They say there are only two certain things in life - death and taxes, but since passing through the Raz du Sein, towards the end of July, the North Atlantic has consistently given us two things. We have enjoyed a world of blue skies and azure blue water with varying degrees of white caps (apart from just one morning of fog in Galicia). Today however, at sunrise, there is some cloud, and with the higher winds of yesterday afternoon, that have more or less continued overnight, I was wondering what was in store for us.

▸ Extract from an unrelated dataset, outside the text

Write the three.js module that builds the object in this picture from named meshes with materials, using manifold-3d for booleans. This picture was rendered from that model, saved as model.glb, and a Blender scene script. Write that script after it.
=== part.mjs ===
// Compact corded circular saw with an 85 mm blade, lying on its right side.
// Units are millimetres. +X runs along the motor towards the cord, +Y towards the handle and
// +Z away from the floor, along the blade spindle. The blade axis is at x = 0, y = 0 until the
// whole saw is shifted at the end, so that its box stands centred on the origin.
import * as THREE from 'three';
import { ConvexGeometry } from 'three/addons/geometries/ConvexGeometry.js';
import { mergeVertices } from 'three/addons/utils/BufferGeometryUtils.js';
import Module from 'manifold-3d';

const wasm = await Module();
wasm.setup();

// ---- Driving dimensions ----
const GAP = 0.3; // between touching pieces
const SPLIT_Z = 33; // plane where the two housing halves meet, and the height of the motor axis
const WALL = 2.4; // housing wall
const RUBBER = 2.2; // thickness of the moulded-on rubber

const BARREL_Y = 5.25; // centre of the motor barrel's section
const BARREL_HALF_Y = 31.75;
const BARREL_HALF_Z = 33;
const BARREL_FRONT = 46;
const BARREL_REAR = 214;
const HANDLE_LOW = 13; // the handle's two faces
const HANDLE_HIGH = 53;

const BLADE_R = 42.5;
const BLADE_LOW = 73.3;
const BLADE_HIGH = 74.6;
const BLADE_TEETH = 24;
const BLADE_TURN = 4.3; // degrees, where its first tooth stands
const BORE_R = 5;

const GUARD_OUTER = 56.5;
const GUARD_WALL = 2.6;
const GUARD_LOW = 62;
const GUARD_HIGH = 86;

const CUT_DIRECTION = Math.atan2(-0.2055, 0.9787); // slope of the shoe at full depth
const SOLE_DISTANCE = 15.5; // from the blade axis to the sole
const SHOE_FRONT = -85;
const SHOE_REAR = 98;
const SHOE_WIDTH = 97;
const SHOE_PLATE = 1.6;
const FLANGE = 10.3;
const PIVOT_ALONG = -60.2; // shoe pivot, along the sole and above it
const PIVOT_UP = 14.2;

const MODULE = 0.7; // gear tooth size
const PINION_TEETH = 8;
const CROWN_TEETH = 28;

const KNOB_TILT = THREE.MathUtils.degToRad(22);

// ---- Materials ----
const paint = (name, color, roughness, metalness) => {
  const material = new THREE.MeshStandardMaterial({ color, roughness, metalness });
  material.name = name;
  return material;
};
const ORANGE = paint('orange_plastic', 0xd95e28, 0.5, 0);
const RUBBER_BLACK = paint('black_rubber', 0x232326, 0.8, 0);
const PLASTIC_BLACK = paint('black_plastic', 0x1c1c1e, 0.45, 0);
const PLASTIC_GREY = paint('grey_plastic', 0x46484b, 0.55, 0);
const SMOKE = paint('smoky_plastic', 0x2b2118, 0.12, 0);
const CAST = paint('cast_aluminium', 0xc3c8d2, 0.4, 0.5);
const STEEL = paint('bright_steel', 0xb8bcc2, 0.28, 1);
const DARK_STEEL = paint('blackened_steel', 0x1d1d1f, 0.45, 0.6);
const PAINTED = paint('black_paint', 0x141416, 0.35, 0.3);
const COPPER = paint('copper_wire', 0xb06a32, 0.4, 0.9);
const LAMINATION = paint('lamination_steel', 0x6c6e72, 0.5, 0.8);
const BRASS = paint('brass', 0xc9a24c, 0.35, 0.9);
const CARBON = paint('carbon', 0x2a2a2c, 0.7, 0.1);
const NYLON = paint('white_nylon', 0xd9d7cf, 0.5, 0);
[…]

At 0900 I woke David to take over the boat and I took over the pilot berth for my third, consecutive, deep off watch 2.5 hour sleep. I was woken at midday to - “the wind has dropped to 15 knots we can get the ballooner up, come on, get up and dressed”. It was blowing 17 knots when I got into the cockpit, but all certainly felt a lot gentler than yesterday. We had both been thinking carefully about ballooner hoisting procedures, after yesterday, and took the paranoid approach.

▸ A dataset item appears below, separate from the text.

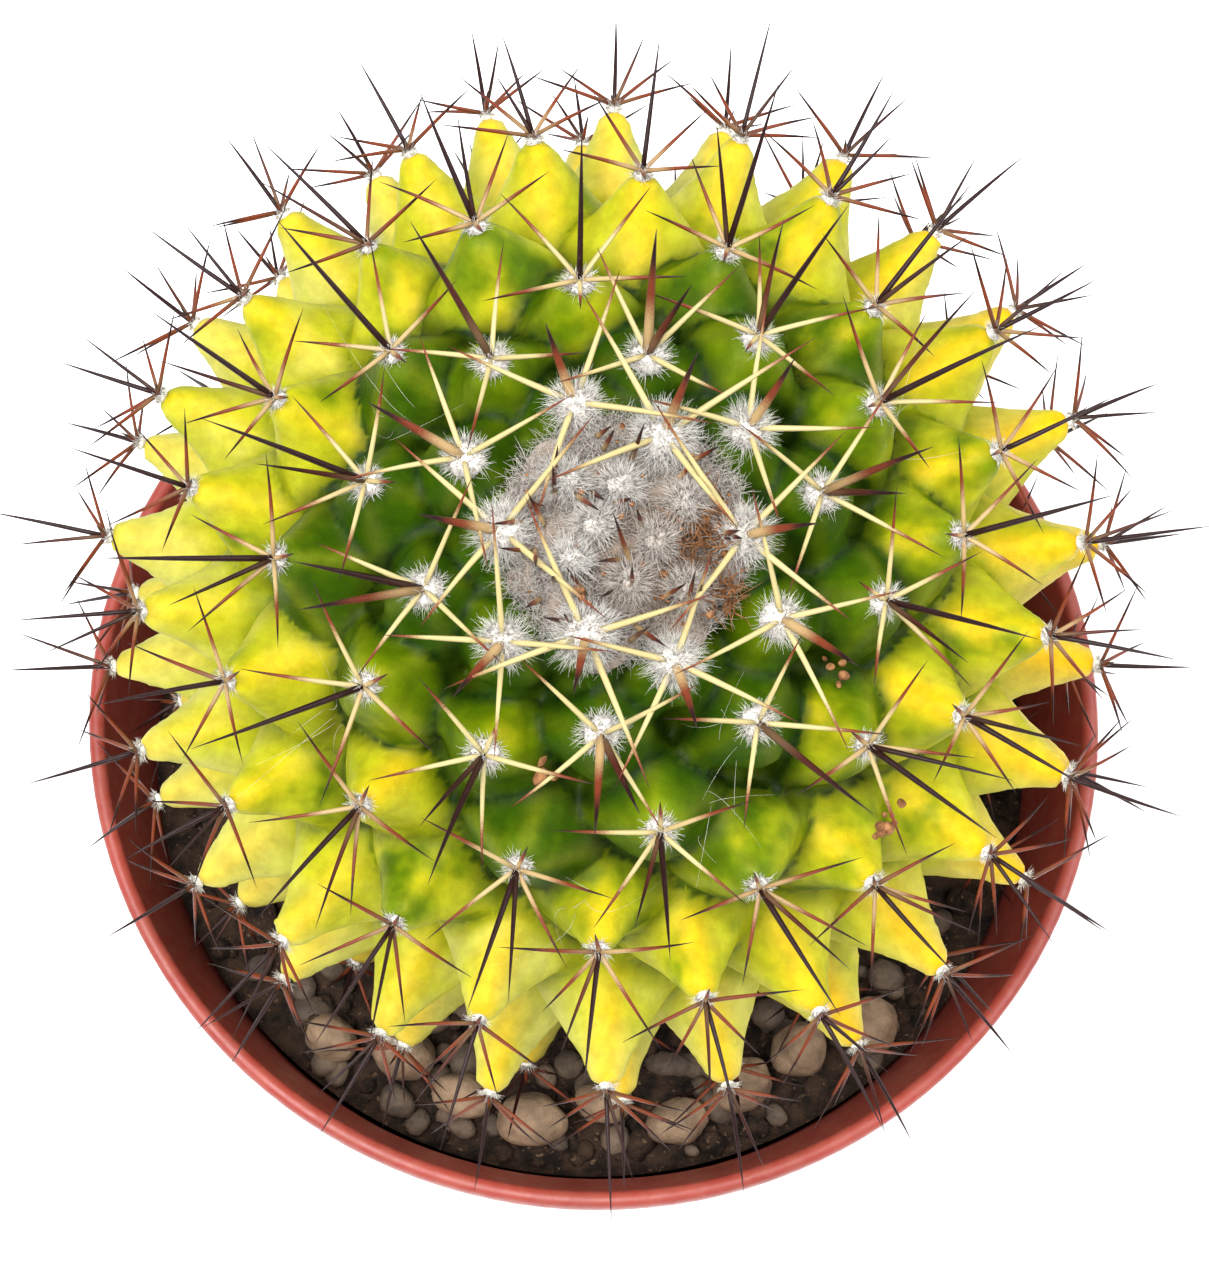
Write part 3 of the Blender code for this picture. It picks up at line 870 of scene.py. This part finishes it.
crown = {
    "edge": 12.5, "height": 0.0006, "sink": 0.0003, "hairs": 11000, "hairRadius": 0.000022,
    "hairLength": (0.0006, 0.0014), "youngest": -4, "padLift": 0.0007, "spineLift": 0.0006,
    "feltPolar": 4.5, "feltAround": -35, "bedStain": 0.6, "hairStain": 0.45, "padStain": 0.6,
    "shortSpines": 36, "shortEdge": 10.5, "shortLength": (0.002, 0.0052), "shortRadius": 0.00015,
}
feltWay = direction(math.radians(crown["feltPolar"]), math.radians(crown["feltAround"]))


def feltAt(way):
    # 1 in the brown felt round the growing point, and 0 outside it
    return 1 - fade(0.06, 0.17, (way - feltWay).length)


def makeCrownBed(dice):
    down = Down()
    edge, base = math.radians(crown["edge"]), growth["bodyRadius"] - crown["sink"]
    bmesh.ops.create_icosphere(down.shape, subdivisions=5, radius=1)
    for point in down.shape.verts:
        spot = point.co.copy()
        rough = 1 + 0.22 * noise.noise(Vector((spot.x, spot.y, 0)) * 2.2)
        polar = edge * min(1, math.hypot(spot.x, spot.y)) * rough
        way = direction(polar, math.atan2(spot.y, spot.x))
        lump = noise.noise(way * 26) * 0.0009 + noise.noise(way * 90) * 0.0004
        rise = crown["height"] * spot.z + lump if spot.z > 0 else 0.0006 * spot.z
        point.co = onBall(way, base + rise)
        # the bed's along stays 0, so its wool is painted in full shade
        point[down.stain] = mix(crown["bedStain"], 1, feltAt(way))
    for index in range(crown["hairs"]):
        polar = edge * math.sqrt(dice.uniform(0, 1.05))
        way = direction(polar, dice.uniform(0, math.tau))
        stain = mix(crown["hairStain"], 1, feltAt(way))
        dome = math.sqrt(max(0.05, 1 - (polar / edge) ** 2))
        start = onBall(way, base + crown["height"] * 0.75 * dome)
        lay = (stemTurn @ way + scatter(dice, 1, 1, 1) * 1.1).normalized()
        curl = scatter(dice, 0.6, 0.6, 0.4)
        length = dice.uniform(*crown["hairLength"]) * (1 - 0.4 * stain)
        down.hairs.append((start, lay, length, crown["hairRadius"], curl, stain))
    finishPiece("crown_down", down.finished(), downMaterial, "crown_wool")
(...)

We put the engine into tick over for back up (and also to charge the batteries); we gybed the genoa onto port; we re-rigged the starboard pole for the ballooner; we manoeuvred the forestay foil so that the starboard ballooner luff track was facing backwards into the inside face of the genoa; and we luffed up to 130 degrees apparent. With me at the mast hoisting, and David on the foredeck feeding the sail into the track, off we went again. The sail made a few bids for freedom in flying forwards, and once got outside the genoa, but David managed to tame it each time and we continued as quickly as we could. The problem is that the ballooner is a twin headsail, of lighter weight material (but heavier than a spinnaker), cut to more or less the same shape as the genoa. So it has a high aspect and until a reasonable amount is up there is not enough mass in the sail to get it to go where you want it to. But, all of a sudden we had enough up, and the sail dutifully popped itself backwards down the inside of the genoa. Great. We could continue the hoist fully in control. We did just that and then David tied off the tack line whilst I secured the sail in the special AMEL mast head fitting and removed the halyard. Then both back to the cockpit; engine off ( batteries up to 97%); forestay foil straightened; bear away dead downwind; pull through the ballooner to the end of the pole using the ewincher. The twin headsails started pulling and we were, almost exactly two days after the start, at last sailing properly downwind with our intended sail plan. A sigh of relief all round.
Over the afternoon and wind continued to drop and the seas to moderate. By mid afternoon conditions were absolutely perfect. David just loves this sail plan and we think she is sailing beautifully. The auto pilot hardly moves the boat is so well balanced, and she is far more comfortable than under the white sails, as well as considerably faster. Proper downwind trade wind sailing. This is what Frances Louise was built to do and what, this year, we are coming to adore. When the true wind is less than ten knots she sails as fast as the apparent wind. We are comparatively slower though when the true wind gets above ten. When Henri Amel designed this rig 40(?) ish years ago Sir Ben was not around to explain how to go faster than the apparent wind!
As the day wore on the wind came back. Darkness was approaching. We are not too comfortable pushing her continuously above seven knots through the water and we are not in a hurry. So we put two furls in the twin headsails as a cautious approach for overnight, there just been the two of us on board.
At 2315 I was in bed and David was on watch. The boat rolled to starboard on a rogue wave. The binoculars fell out of their holder, their strap catching behind the gear lever, which arrested their fall as they descended between the back of the wheel and the bulkhead, and got trapped. The autopilot tried to turn the wheel. It was jammed in the binocs and the autopilot cut out. The boat continued the turn the autopilot had started as the wheel was jammed. She luffed right up and the sails started to back wind. David was able to reverse the helm and pull out the binoculars, but the auto pilot would not come back on. This is our new second auto pilot fitted this winter for this trip. However the old one, which still works perfectly well and is our back up, was not switched on, and he needed to go down below for that, which he could not do as he was now left on his own hand steering. This continued for forty minutes. It took David a short while to get into the swing of steering the boat on course and downwind through the darkness, waves.and slightly shifting wind, but he said he enjoyed doing so once he got going.
At midnight, instead of the customary gentle wake-up I usually get, I got called from the cockpit - “ time to get up and dressed and I need you out here as soon as possible”. I took over the helm. In IT Consultant mode David had decided a reboot would hopefully sort things out. He went down below and switched on the old auto pilot. We set the boat up on that independent system. Then he switched off all of the B&G instruments, and then put them back on again. The MFD we use as a chart plotter immediately sprang into life and I reset it for our passage. The other MFD we use for wind data likewise came back on. But the auto pilot screen just had a series of dashes. Then it too sprung into life, and worked when we switched back over to it. We were up and running again. Phew. David collapsed into bed at 0040.
The rest of the night was fine. Wind on the light side for the reefed sail plan, but we were very safe, as desired. Frances Louise surged on over the moonlit sea, we alternated sleeping and helming, and all was well again. It had been quite a day!